When I think about my life, I know I’ve spent far too much time trying to make sure other people liked me. That I fit in with others. Or that I was going out of my way to please others.
So what’s exactly wrong with being a people pleaser?
The problem with falling into people pleasing habits like these is that you’re ultimately harming yourself by creating a reliance on others to both accept and validate you, so that you in turn can then accept and validate yourself.
The truth of the matter though is that you don’t have to keep these habits up, and you can even make it so that you don’t have to rely on others to validate you to feel better about yourself. In fact, you’ll feel far better about yourself if you don’t try to please others as much, and ultimately let go of these tendencies.
How to let go of your need for approval and acceptance from others.
Here are five simple ways to curb your people pleasing tendencies.
5 Ways to Curb Your People Pleasing Tendencies
1. Be honest about what you like and don’t like, and what you will and will not do. When it comes to cutting the habit of trying to please others, the first thing you should focus on is simply being honest with both yourself and others. For instance, if you always find yourself saying “Yes” to people’s requests when you really want to say, “No,” then you’re not being transparent about your needs and wants. Pretending or even faking that something is ok with you when it’s not will only work against you in the long run, and ultimately creates the perception that you’re never going to say “No” to others. This means that people are more likely to take advantage of your seemingly unending generosity. Rather than letting this happen, just be honest about your boundaries. If you don’t want to do something because you simply don’t have the time or there are other things you need to focus on more, just let them know. For example, saying “I simply don’t have the time this week,” or “I have too much on my plate at this time” are both legitimate excuses that no one can argue with, and if they do, well, then it’s their problem, not yours.
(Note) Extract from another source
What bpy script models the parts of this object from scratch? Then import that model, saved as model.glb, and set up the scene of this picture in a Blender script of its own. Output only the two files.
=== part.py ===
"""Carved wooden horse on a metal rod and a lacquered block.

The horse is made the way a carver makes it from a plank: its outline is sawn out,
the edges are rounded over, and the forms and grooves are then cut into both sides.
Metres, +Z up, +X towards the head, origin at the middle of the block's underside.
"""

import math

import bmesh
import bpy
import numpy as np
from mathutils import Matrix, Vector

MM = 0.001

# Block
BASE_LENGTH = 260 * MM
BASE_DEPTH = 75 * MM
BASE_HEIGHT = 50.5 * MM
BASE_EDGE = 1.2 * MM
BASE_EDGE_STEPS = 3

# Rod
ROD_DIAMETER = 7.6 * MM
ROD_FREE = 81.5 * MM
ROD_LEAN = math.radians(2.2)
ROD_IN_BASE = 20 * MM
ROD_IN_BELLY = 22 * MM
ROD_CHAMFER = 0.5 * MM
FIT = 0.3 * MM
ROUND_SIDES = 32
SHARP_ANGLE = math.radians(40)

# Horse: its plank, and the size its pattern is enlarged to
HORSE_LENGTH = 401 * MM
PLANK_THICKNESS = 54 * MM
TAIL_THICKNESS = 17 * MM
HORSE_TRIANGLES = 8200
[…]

2. Separate yourself from others’ opinions about you. So much of the time we try to please others because we worry that their opinion of us will change. We go out of our way-sometimes bending over backwards- to keep up with appearances, and to ensure that others maintain their opinion of us. Seeking constant validation from others like this make us prisoners to others’ opinions, and prevents us from acting in ways that are consistent with our values and beliefs. Remind yourself that others’ opinions of you are not what defines you, and believing in this is what sets you free from their judgments, and also from your people pleasing tendencies.
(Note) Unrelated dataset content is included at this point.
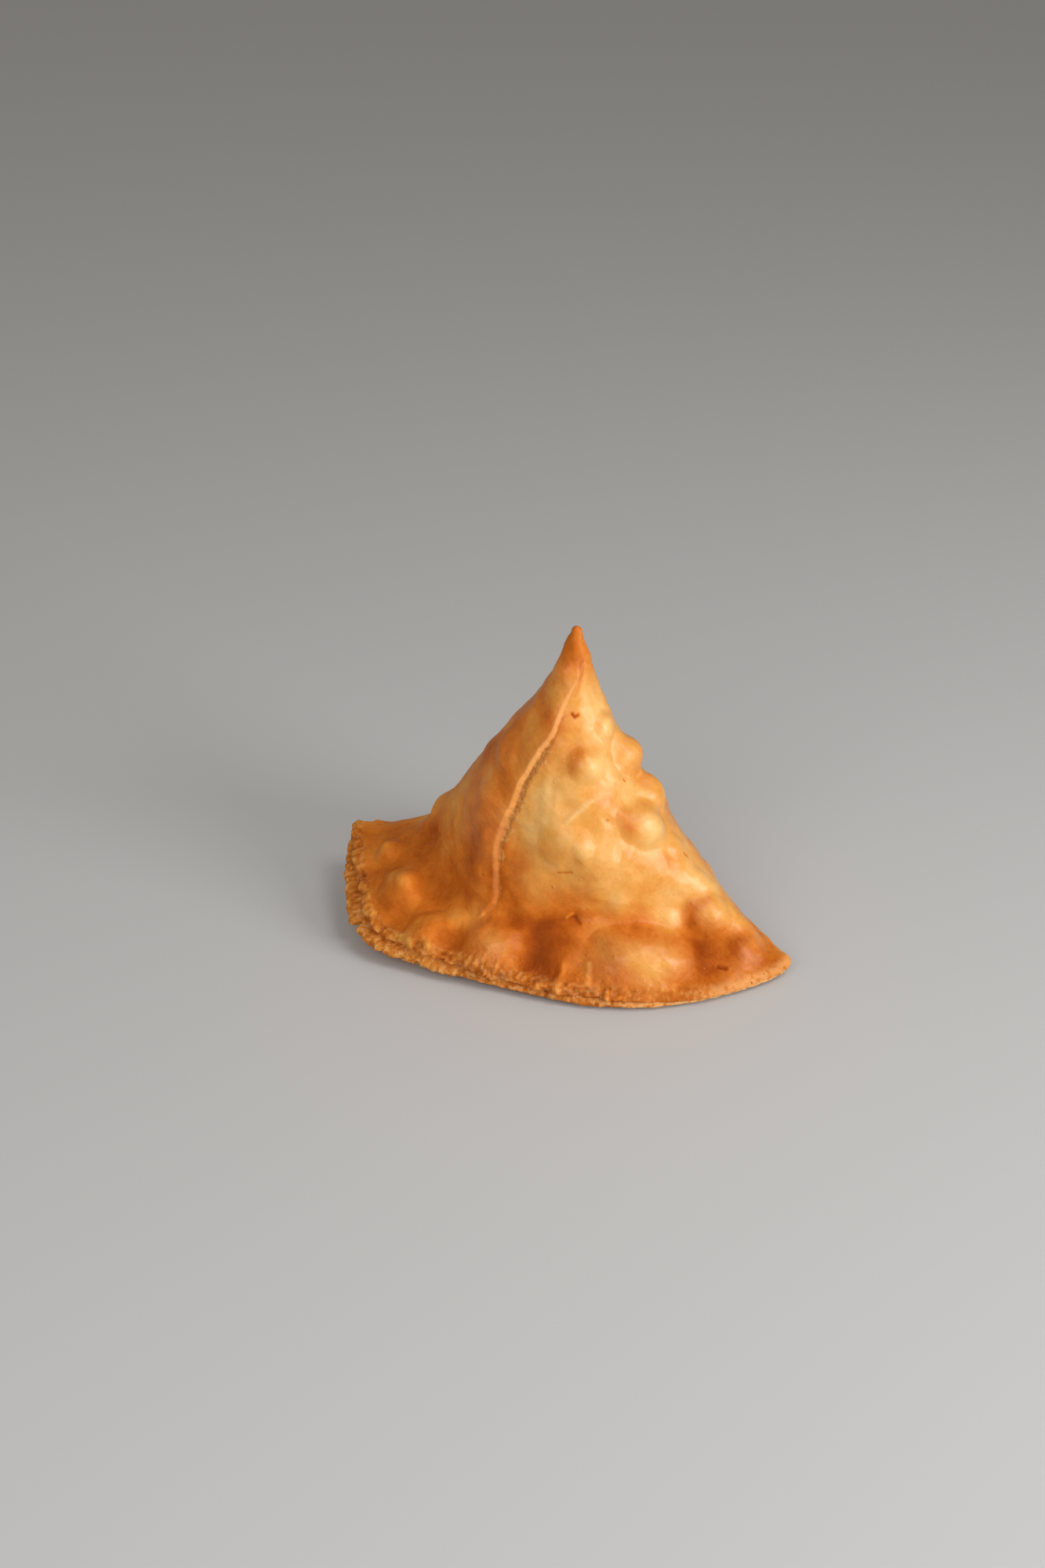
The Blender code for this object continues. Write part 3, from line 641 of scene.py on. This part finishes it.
def bakedMask(x, lowerLip):
    # how much paler the crumbly rim is than its grain makes it
    right, corner, left = softStep((x - 4) / 18), softStep((x - 24) / 10), softStep((-x - 22) / 16)
    lowerPaler, upperBrowner, cornerPaler, leftBrowner = browningAndPaintedLight["rim"]
    baked = (lowerPaler * lowerLip - upperBrowner) * right
    return baked + cornerPaler * (1 - lowerLip) * corner - leftBrowner * left


def makeCrust():
    at, length = linesRound()
    turns = stationColumn("turn")
    turns.append(turns[0] - 360)
    turn = np.radians(smoothCurve(range(len(turns)), turns, at))
    plain, parts, pinch = plainSamosa(at, length, turn)
    print("crust drawn:", plain.shape[0], "rings of", plain.shape[1])

    x = plain[..., 0]
    onLip, upperLip, lowerLip, rim = lipMasks(plain, parts, pinch)
    crumb = noiseAt(plain, 1.1, 3, 11.0)
    lift = np.zeros(plain.shape[:2])
    tone = baseTone(plain)
    swell = raiseBlisters(plain, lift, tone)
    face, gap = lapSeam(plain, turn, lift, crumb)
    roughen(plain, lift, tone, crumb, onLip, upperLip, lowerLip)
    addCreases(plain, lift, tone)
    # the listed tones, with their painted highlights and painted shade
    for centre, radius, amount in tonesAndPaintedLight:
        tone += amount * np.exp(-(((plain - np.array(centre)) ** 2).sum(-1)) / radius**2)
    # painted light: paler tops where the blisters swell
    tone += browningAndPaintedLight["blisterTopsPaintedLight"] * swell
    masks = {"tone": tone, "rim": rim, "face": face, "gap": gap, "crumb": crumb + bakedMask(x, lowerLip),
             "oil": oilMask(x, tone, swell, rim)}

    clearOfTable = softStep((plain[..., 2] - 0.6) / 2.5)
    out = outwardFrom(plain, (1, 2, 3, 4, 5, 6, 8, 10))
    shaped = plain + out * (lift * clearOfTable)[..., None]
    shaped[..., 2] = shaped[..., 2].clip(0, None)
    shaped[:1] = shaped[0].mean(0)
    shaped[-1:] = shaped[-1].mean(0)

    # the drawing is fitted to the pastry's own box
    low, high = shaped.reshape(-1, 3).min(0), shaped.reshape(-1, 3).max(0)
    boxLow, boxHigh = np.array(pastryBox[0]), np.array(pastryBox[1])
    fitted = boxLow + (shaped - low) / (high - low) * (boxHigh - boxLow)
    print("drawn size", (high - low).round(2), "mm, box", ((boxHigh - boxLow) * 1000).round(2))

    piece = wrapped("crust", fitted, masks)
    thin = piece.modifiers.new("thin", "DECIMATE")
    thin.ratio = crust["triangles"] / (2 * crust["lines"] * (len(fitted) - 2))
    bpy.ops.object.modifier_apply(modifier=thin.name)
    bpy.ops.object.shade_smooth()
    print("crust made:", len(piece.data.polygons), "faces")
    return piece


crustPiece = makeCrust()


def addNode(tree, kind, **values):
    node = tree.nodes.new(kind)
    for name, value in values.items():
        setattr(node, name, value)
    return node


def attribute(tree, name):
    return addNode(tree, "ShaderNodeAttribute", attribute_name=name).outputs["Fac"]


def mathNode(tree, operation, a, b=None, c=None, clamp=False):
    node = addNode(tree, "ShaderNodeMath", operation=operation, use_clamp=clamp)
    for socket, value in zip(node.inputs, (a, b, c)):
        if value is None:
            continue
        if isinstance(value, (int, float)):
            socket.default_value = value
        else:
            tree.links.new(value, socket)
    return node.outputs[0]


def noiseNode(tree, coords, scale, detail=3.0, roughness=0.55, distortion=0.0):
    node = addNode(tree, "ShaderNodeTexNoise")
    node.inputs["Scale"].default_value = scale
    node.inputs["Detail"].default_value = detail
    node.inputs["Roughness"].default_value = roughness
    node.inputs["Distortion"].default_value = distortion
    tree.links.new(coords, node.inputs["Vector"])
    return node.outputs["Fac"]


def mapRange(tree, value, fromMin, fromMax, toMin=0.0, toMax=1.0, smooth=False):
    node = addNode(tree, "ShaderNodeMapRange", interpolation_type="SMOOTHSTEP" if smooth else "LINEAR")
    tree.links.new(value, node.inputs["Value"])
    for name, number in (("From Min", fromMin), ("From Max", fromMax), ("To Min", toMin), ("To Max", toMax)):
        node.inputs[name].default_value = number
    return node.outputs["Result"]


def ramp(tree, value, stops):
    node = addNode(tree, "ShaderNodeValToRGB")
    tree.links.new(value, node.inputs["Fac"])
    elements = node.color_ramp.elements
    while len(elements) > 1:
        elements.remove(elements[-1])
    elements[0].position, elements[0].color = stops[0][0], (*stops[0][1], 1)
    for place, colour in stops[1:]:
        elements.new(place).color = (*colour, 1)
    return node.outputs["Color"]


def mixColour(tree, share, a, b):
    node = addNode(tree, "ShaderNodeMix", data_type="RGBA")
    for socket, value in ((node.inputs["Factor"], share), (node.inputs[6], a), (node.inputs[7], b)):
        if isinstance(value, (int, float)):
            socket.default_value = value
        elif isinstance(value, tuple):
            socket.default_value = (*value, 1)
        else:
            tree.links.new(value, socket)
    return node.outputs[2]


crumbs = {
    "kinds": 6,
    # how many, half of their width in millimetres, and their tones
    "inCrack": (24, (0.08, 0.17), (0.3, 1.2)),
    "onRim": (240, (0.10, 0.26), (-0.5, 0.6)),
    "onSkin": (36, (0.07, 0.13), (-1.1, -0.3)),
    "sunk": (-0.6, 0.3),      # how far their middles lie above the crust, in their own sizes
    "clear": 0.0012,          # none this near the table, in metres
    "seed": 11,
}


def crumbShape(number):
    # one little irregular lump, two millimetres across before it is scaled
    bpy.ops.mesh.primitive_ico_sphere_add(subdivisions=1, radius=0.001)
    lump = bpy.context.active_object
    for vertex in lump.data.vertices:
        vertex.co *= 1 + 0.8 * noise.noise(vertex.co * 900 + Vector((number * 3.7, 0, 0)))
    return lump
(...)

3. Practice self-acceptance. We often fall into the trap of believing that it’s up to others to make us happy, to make us feel loved, to make us feel cherished. In reality though, the only person that can do that is yourself. Learning to love ourselves completely isn’t something that’s selfish or narcissistic. Rather, it’s critical to our own self-acceptance, and ultimately it makes it so that we don’t have to rely on others to bring us happiness or validation for who we are.
4. Show yourself the level of respect you deserve. For better or for worse, humans are wired to mirror the emotions and behaviors of others, so if you have any self-disrespecting disrespect habits, you can bet that others will mirror your behaviors. For example, if you continually make jokes at your expense (e.g., use self-deprecating humor), others will see that since it’s ok that you’re doing it to yourself, they can do it to you, too. Similarly, if you show others that you don’t value your time enough to say “No” to others demands, they will begin to devalue your time and take advantage of it, as well. You have to set the standards for how you want to be treated. You have to let others know how much you respect yourself if you want them to respect you.
5. Value only the opinions of a few, and ditch the rest. When you think of the people you value most in your life, who do you think of? Is it your sister? Your parents? Your spouse? Your Bff? Think of the people that are most important to you in your life, the ones that are your cheerleaders. These are the people that matter most, and really the only ones whose opinions actually matter. And for the rest of the people out there, forget about them. You simply can’t and won’t please everyone out there, so why try? Value the opinions of those in your inner circle, and ditch the rest.